The graph indicates that extending the energy planning horizon increases the share of carbon-free generation technologies in the most efficient energy systems. For generating equipment commissioned in 2031, it becomes feasible to source over half of the electricity output from carbon-free power plants, while a 2035 commissioning date raises their recommended share to 92%.

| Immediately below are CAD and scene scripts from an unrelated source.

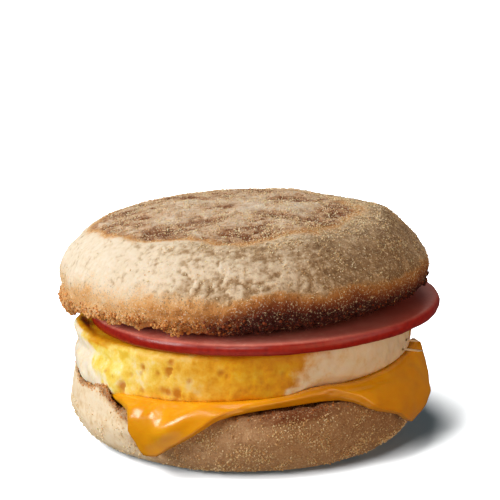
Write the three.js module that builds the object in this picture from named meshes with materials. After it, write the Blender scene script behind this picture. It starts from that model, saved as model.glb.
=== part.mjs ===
// A breakfast sandwich: a split English muffin round a slice of back bacon, a ring-cooked egg
// and a square slice of melted cheese. Millimetres, +Z up, the origin under the middle of the base.
// Angles round the stack are in degrees from +X (the right) towards +Y (the back), so 270 is the front.
import * as THREE from "three";
import { mergeVertices } from "three/addons/utils/BufferGeometryUtils.js";
import { ImprovedNoise } from "three/addons/math/ImprovedNoise.js";

// The lower half of the muffin.
const FOOT_RADIUS = 34; // the flat spot that it stands on
const HEEL_RADIUS = 45.2; // its widest, half way up the side
const HEEL_BELLY = 10.5; // height of that widest ring
const HEEL_HEIGHT = 16.8; // the cut face, above the middle of the base
const HEEL_FACE_RADIUS = 41.5; // where the cut face turns over into the side
const RIM_RADIUS = 43.5; // the crest of the rim round that face
const LIP_RISE = 5.2; // how far the torn rim stands up beside the egg, on the left
const LIP_LEAN = 0.75; // how far it leans in against the egg there

// The stack leans: everything from the lower cut face up is higher on the right.
const FACE_TILT = 4.0; // degrees, of the lower cut face, the cheese and the underside of the egg
const STACK_TILT = 2.3; // degrees, of the bacon and the crown
const GAP = 0.3; // left between pieces that touch

// The cheese.
const SLICE_SIDE = 80;
const SLICE_THICKNESS = 2.3;
const SLICE_PRESSED = 1.9; // its thickness under the egg
const SLICE_CENTRE = new THREE.Vector2(1.2, -1.2);
const SLICE_TURN = 15; // degrees, so that one corner hangs at the front left and one at the right
const SLICE_SQUARENESS = 30; // exponent of its outline, which sets how round the corners are
const DRAPE_CLEAR = 0.7; // between the cheese and the side of the muffin that it hangs down
const SLUMP = 0.15; // the share by which the corner at the right is pulled up short, into a bulge

// The egg.
const EGG_RADIUS = 42.2;
const EGG_THICKNESS = 11.7;
const EGG_CENTRE_X = 0.2;

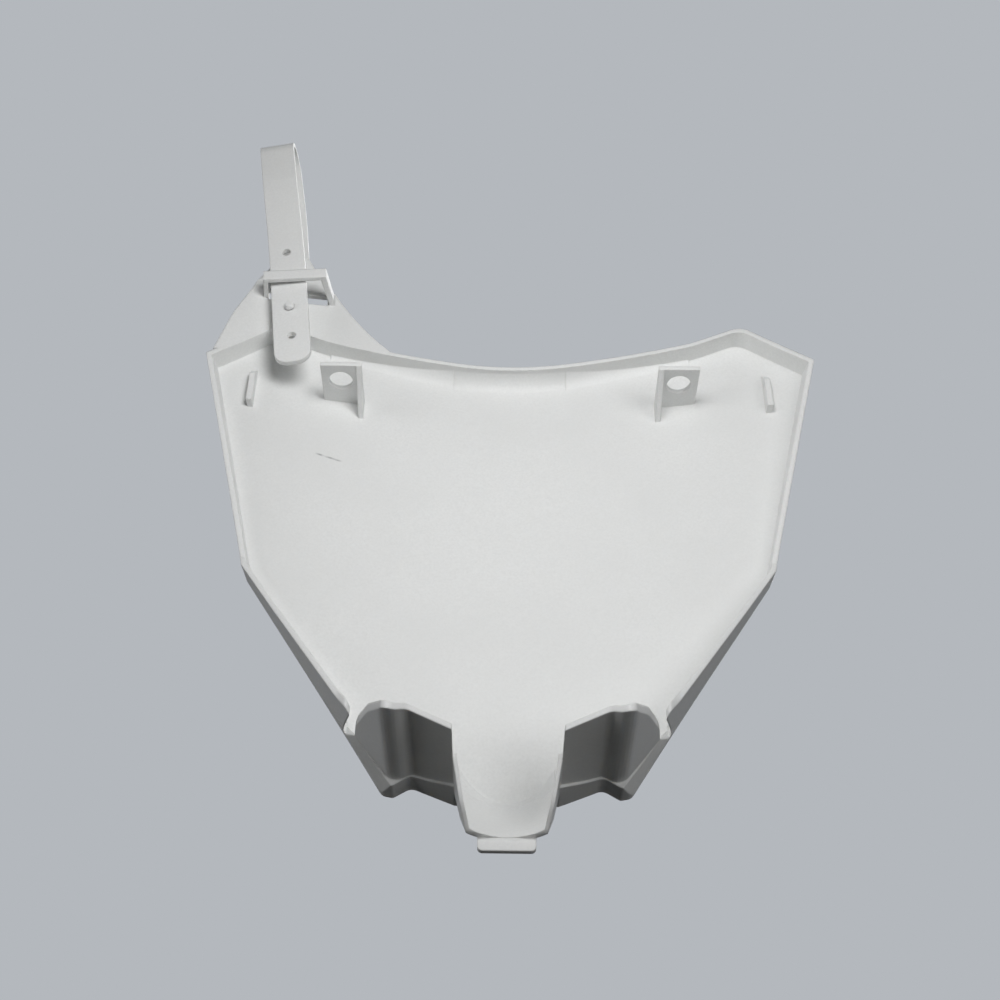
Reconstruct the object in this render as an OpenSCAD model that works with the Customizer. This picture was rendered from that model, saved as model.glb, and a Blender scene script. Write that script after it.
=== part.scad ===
// Front number board of an off-road motorcycle: one moulded sheet with a turned
// edge, two bracket shelves, a scoop at the foot and a strap that loops back on itself.
// X runs across the board, Z up its face and Y from the rider's side to the printed side.
// The origin lies midway between the two bracket holes, at the middle of the shelves.

/* [Sheet] */
// Thickness of the sheet and of its turned edge
wall = 1.9; // [1.6:0.1:2.6]
// Radius of the sideways bow of the board
bow_r = 430; // [350:10:800]
// Width over the top corners
top_w = 245.6; // [230:0.2:260]
// Depth of the turned edge along the top
edge_depth = 8; // [6:0.5:10]
// Depth of the turned edge at the knee of each side
knee_depth = 4; // [3:0.5:6]
// Reach of the turned edge behind the board at the lower end of each diagonal
low_reach = 23; // [19:1:24]
// Outward lean of the side edges, in degrees
edge_draft = 8; // [2:1:10]

/* [Foot] */
// Width of the scoop where it leaves the board
scoop_w = 34.6; // [30:0.2:40]
// Reach of the two foot walls behind the board, next to the scoop
foot_reach = 39.7; // [34:0.5:42]
// Step between the front band and the foot walls at the throat
ledge = 1; // [0.6:0.1:1.4]
// Width of the hooked tongue at the end of the scoop
tongue_w = 18.4; // [14:0.2:22]
// Height of the hooked tongue
tongue_h = 5; // [4:0.5:8]

/* [Brackets] */
// Distance between the two bracket holes
hole_spacing = 137; // [134:0.5:140]
// Diameter of the bracket holes
hole_d = 9.6; // [8:0.1:10.4]
// Width of each bracket shelf
shelf_w = 15.4; // [14:0.2:18]
// Thickness of the shelves and their gussets
shelf_t = 2; // [1.6:0.1:2.6]
// Distance from the hole centres to the rear face of the board at its middle
hole_back = 17.8; // [15:0.2:20]

/* [Strap] */
// Width of the strap
strap_w = 15; // [13:0.5:16]
// Thickness of the strap
strap_t = 2; // [1.6:0.1:2.4]
// Sideways lean of the strap, in degrees
strap_lean = 8; // [5:1:10]
// Diameter of the strap holes
strap_hole_d = 3.6; // [3.2:0.1:4]
// Distance between strap holes
hole_pitch = 16.5; // [15:0.5:18]
// Play between the strap and the stud or the keeper
play = 0.35; // [0.2:0.05:0.5]

/* [Hidden] */
$fn = 96;

far = 300;
chord_error = 0.04;

// Front outline, right half, clockwise from the top: x, z, corner radius
corner_x = top_w / 2;
dip = [0, 16.9, 180];
shoulder = [corner_x - 46.8, 27, 30];
peak = [corner_x - 25.8, 33, 7];
corner = [corner_x, 5.7, 1.5];
knee = [98.6, -91, 8];
toe_out = [41.3, -174.8, 3];
toe_in = [37.6, -175.3, 1.5];
heel = [31.8, -171.8, 4];
throat = [scoop_w / 2, -176.9, 0];
right_side = [shoulder, peak, corner, knee, toe_out, toe_in, heel, throat];

// Outside of the foot walls, right half, from above the slot to the throat
foot_line = [[56.5, -151.2, 0], [37.4, -174.7, 5], [31.4, -171.2, 3], [throat.x, throat.y + ledge, 0]];

// Forward swell of the sheet towards its foot
swell_top = -125;
swell_r = 250;
split_z = -158;

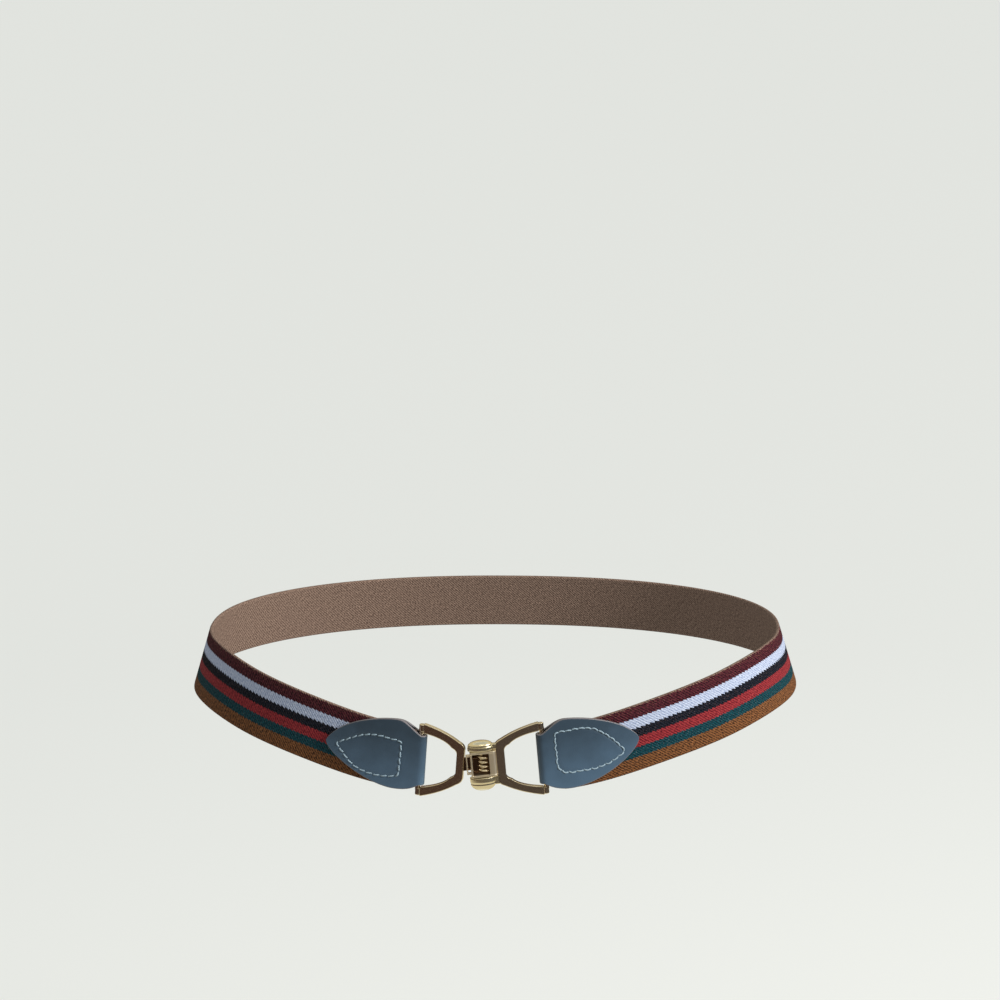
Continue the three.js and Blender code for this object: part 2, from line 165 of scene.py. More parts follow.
def make_piece(name, shells, material, maps=None, marks=None):
    """
    One object made of closed tubes. A shell is rows x columns x 3 points in millimetres, each row closed on
    itself and the end rows capped. maps holds each shell's surface coordinates, rows x (columns + 1) x 2,
    and marks a number for each of its points. Faces are turned to point outwards.
    """
    points, faces, corner_maps = [], [], []
    start = 0
    for number, shell in enumerate(shells):
        rows, columns = shell.shape[:2]
        flat = shell.reshape(-1, 3)
        quads, first_cap, last_cap = tube_faces(rows, columns)
        a, b, c, d = (flat[quads[:, corner]] for corner in range(4))
        volume = np.einsum("ij,ij->", np.cross(a, b), c) + np.einsum("ij,ij->", np.cross(a, c), d)
        for cap in (first_cap, last_cap):
            fan = np.cross(flat[cap[1:-1]], flat[cap[2:]])
            volume += np.einsum("ij,j->", fan, flat[cap[0]])
        turned = -1 if volume < 0 else 1
        faces += (start + quads[:, ::turned]).tolist()
        faces += [(start + cap[::turned]).tolist() for cap in (first_cap, last_cap)]
        if maps is not None:
            grid = maps[number]
            by_quad = np.stack([grid[:-1, :-1], grid[:-1, 1:], grid[1:, 1:], grid[1:, :-1]], 2)
            corner_maps.append(by_quad.reshape(-1, 4, 2)[:, ::turned].reshape(-1, 2))
            corner_maps.append(grid[0, :-1][::-1][::turned])
            corner_maps.append(grid[-1, :-1][::turned])
        points.append(flat)
        start += len(flat)
    mesh = bpy.data.meshes.new(name)
    mesh.from_pydata((np.concatenate(points) * MM).tolist(), [], faces)
    mesh.polygons.foreach_set("use_smooth", np.ones(len(mesh.polygons), bool))
    if maps is not None:
        layer = mesh.uv_layers.new(name="surface")
        layer.data.foreach_set("uv", (np.concatenate(corner_maps) * MM).ravel())
    if marks is not None:
        attribute = mesh.attributes.new("mark", "FLOAT", "POINT")
        attribute.data.foreach_set("value", np.concatenate([mark.ravel() for mark in marks]))
    mesh.materials.append(material)
    piece = bpy.data.objects.new(name, mesh)
    bpy.context.scene.collection.objects.link(piece)
    return piece


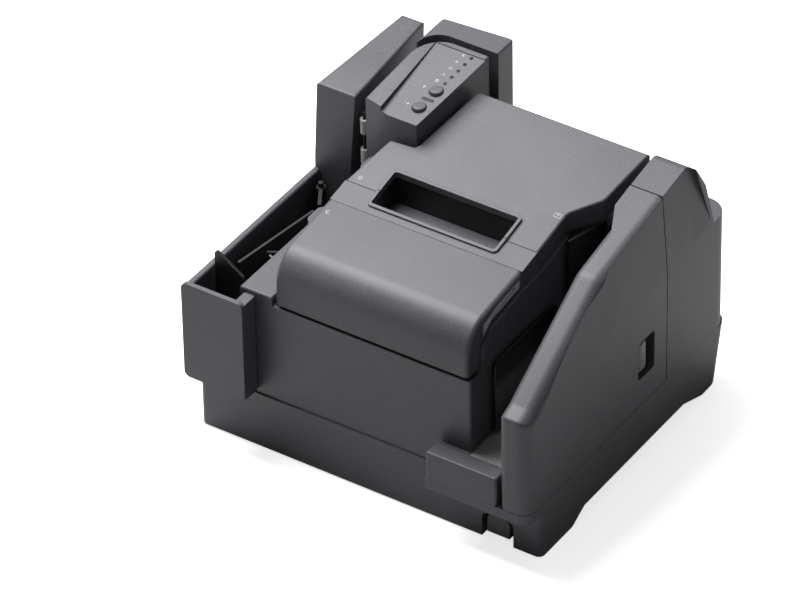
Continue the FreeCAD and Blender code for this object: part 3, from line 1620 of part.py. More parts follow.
def mid_tower():
    """Tower with the sunk operation panel and a rail that runs round its left and rear."""
    s = size
    body = new_body("mid_tower")
    high = s.rail_rear_height + s.overrun
    front = [(s.mid_left, s.tower_front), (s.mid_step, s.panel_front), (s.panel_right_front, s.panel_front)]
    pad(body, "XY", s.deck_height, high, front + [
        (s.panel_right_rear, s.mid_rear, s.edge_round),
        (s.mid_curve_left, s.mid_rear, s.mid_curve),
    ])
    pad(body, "XY", s.seam_height, s.deck_height, front + [
        (s.panel_right_rear, s.rear_wall),
        (s.mid_left + s.rail_width, s.rear_wall),
    ])
    slope_cut(body, -half, 0, (s.panel_front - s.overrun, s.rail_front_height),
              (s.mid_rear + s.overrun, s.rail_rear_height), high + s.overrun)
    fillet(body, s.edge_round, edges_near(body, [
        ((s.mid_left + s.mid_curve_left) / 2, (s.tower_front + s.mid_curve_y) / 2,
         (s.rail_front_height + s.rail_rear_height) / 2),
    ]))
    rail_inner = s.mid_left + s.mid_rail
    cut(body, "YZ", rail_inner, 0, [
        (s.panel_front - s.overrun, panel_height_at(s.panel_front - s.overrun)),
        (s.panel_step_rear, panel_height_at(s.panel_step_rear)),
        (s.panel_step_rear, high + s.overrun),
        (s.panel_front - s.overrun, high + s.overrun),
    ])
    for x, y in panel_buttons():
        cut(body, "XY", panel_height_at(y) - s.button_depth, high, (x, y, s.button_radius + s.gap))
    for x, y in led_places():
        cut(body, "XY", panel_height_at(y) - s.lens_depth, high, (x, y, s.lens_radius))
    cut(body, "XY", panel_height_at(s.slot_lens_y) - s.lens_depth, high, slot_lens_outline())


def panel_buttons():
    """List the two panel buttons as (x, y)."""
    return [(size.button_x_near, size.button_y_near), (size.button_x_far, size.button_y_far)]


def led_places():
    """List the five indicator lenses as (x, y)."""
    s = size
    return [(s.lens_x + s.lens_drift * i, s.lens_y + s.lens_pitch * i) for i in range(5)]


def slot_lens_outline():
    """Give the outline of the long lens between the two buttons."""
    s = size
    dx = s.slot_lens_length / 2
    dy = s.slot_lens_width / 2
    x = s.slot_lens_x
    y = s.slot_lens_y
    return round_box(x - dx, x + dx, y - dy, y + dy, dy * ROUND_SHARE)


def push_buttons():
    """Round keys of the operation panel, with crowned tops."""
    s = size
    for label, (x, y) in zip(("near_button", "far_button"), panel_buttons()):
        body = new_body(label)
        top = panel_height_at(y) + s.button_rise
        low = panel_height_at(y) - s.button_depth + s.button_travel + s.gap
        pad(body, "XY", low, top, (x, y, s.button_radius))
        fillet(body, s.button_rise * CROWN_SHARE, edges_near(body, [(x - s.button_radius, y, top)]))


def panel_lenses():
    """Clear lenses of the five lamps and the long one, sunk flush in the panel."""
    s = size
    body = new_body("panel_lenses")
    for x, y in led_places():
        pad(body, "XY", panel_height_at(y) - s.lens_depth, panel_height_at(y), (x, y, s.lens_radius))
    pad(body, "XY", panel_height_at(s.slot_lens_y) - s.lens_depth,
        panel_height_at(s.slot_lens_y), slot_lens_outline())


def rear_tower():
    """Tower behind the panel whose front curves round the document path."""
    s = size
    body = new_body("rear_tower")
    left = s.rear_tower_left
    pad(body, "XY", s.deck_height, s.rail_rear_height, [
        (left, s.rear_tower_curve_y),
        (s.rear_tower_right, s.rear_tower_curve_y),
        (s.rear_tower_right, s.rear_tower_rear, s.wall),
        (left, s.rear_tower_left_rear, s.wall),
    ])
    cut(body, "XY", s.deck_height - s.overrun, s.rail_rear_height + s.overrun, [
        (left + s.overrun, s.rear_tower_curve_y - s.overrun),
        (s.rear_tower_right + s.overrun, s.rear_tower_curve_y - s.overrun),
        (s.rear_tower_right + s.overrun, s.rear_tower_front),
        (left + s.overrun, s.rear_tower_front, s.rear_tower_curve * BLUNT_SHARE),
    ])
    middle = (left + s.rear_tower_right) / 2
    back = (s.rear_tower_rear + s.rear_tower_left_rear) / 2
    fillet(body, s.edge_round, edges_near(body, [(middle, back, s.rail_rear_height)]))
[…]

To assess the influence of price factors on the optimal electric power generation structure, we conducted a sensitivity analysis of the modeling results to key input parameters of the economic-mathematical model, specifically natural gas prices (
Pfuel) and CO
2 emission costs (
PCO2). The sensitivity analysis results for natural gas prices are presented in
Figure 10.
The graph indicates that a 25% increase in energy carrier prices reduces the share of carbon-free energy complexes in the optimal generation structure by an average of 17.5%. This results from the enhanced economic competitiveness of highly efficient generation technologies with superior electrical efficiency, which displaces some environmentally friendly power units. However, the analysis also reveals that rising natural gas prices increase the proportion of low-carbon power plants in the optimal configuration (by an average of 20%), despite their inherent lower fuel efficiency. This suggests that under the model’s constraints, low-carbon generation technologies are more advantageous to deploy in conjunction with highly efficient power units than carbon-free alternatives, as they feature significantly lower capital costs per unit of installed capacity while maintaining comparable electricity production costs.
Thus, under observed carbon market dynamics, low-carbon generation technologies can serve as a transitional solution toward the complete decarbonization of the energy sector. Their inclusion in the energy production structure enables a phased transition to carbon-free generation technologies without compromising economic efficiency or energy system security, which aligns with previous research findings [
30,
33].
Conversely, the sensitivity analysis of modeling results to changes in CO
2 emission prices demonstrated opposite trends, as presented in
Figure 11.
The graph demonstrates that a 25% increase in carbon prices leads to a rise in the share of carbon-free energy complexes within the optimal generation structure, averaging 36.6%. Conversely, a 25% reduction in carbon allowance prices makes carbon-free generation technologies suboptimal across the entire energy planning horizon. Moreover, these changes exhibit a rapid nature. For instance, merely a 5% carbon price increase raises the share of carbon-free technologies in the optimal generation structure by an average of 10%, while an equivalent price reduction leads to the displacement of environmentally friendly power units by an average of 9%. Meanwhile, a 15% carbon price increase raises carbon-free generating capacity in the optimal generation structure by 26%, while a 15% carbon price reduction decreases it by 30%.
Thus, the effectiveness of clean power generation technologies is closely linked to the presence of functioning carbon pricing instruments in a given region. Furthermore, the economic viability of deploying carbon-free technologies is directly determined by the price per ton of atmospheric carbon dioxide emissions.
The comparative analysis of
Figure 10 and
Figure 11 demonstrates that, under the observed price dynamics, CO
2 price volatility has a stronger impact on the optimal energy equipment composition than hydrocarbon fuel price fluctuations. Specifically, natural gas price variations shift the optimal generation share curves toward earlier or later timeframes, whereas carbon allowance price changes can fundamentally transform the energy transition trajectory. Consequently, carbon pricing emerges as the primary policy instrument for incentivizing the transition to carbon-free natural gas-fired power plants.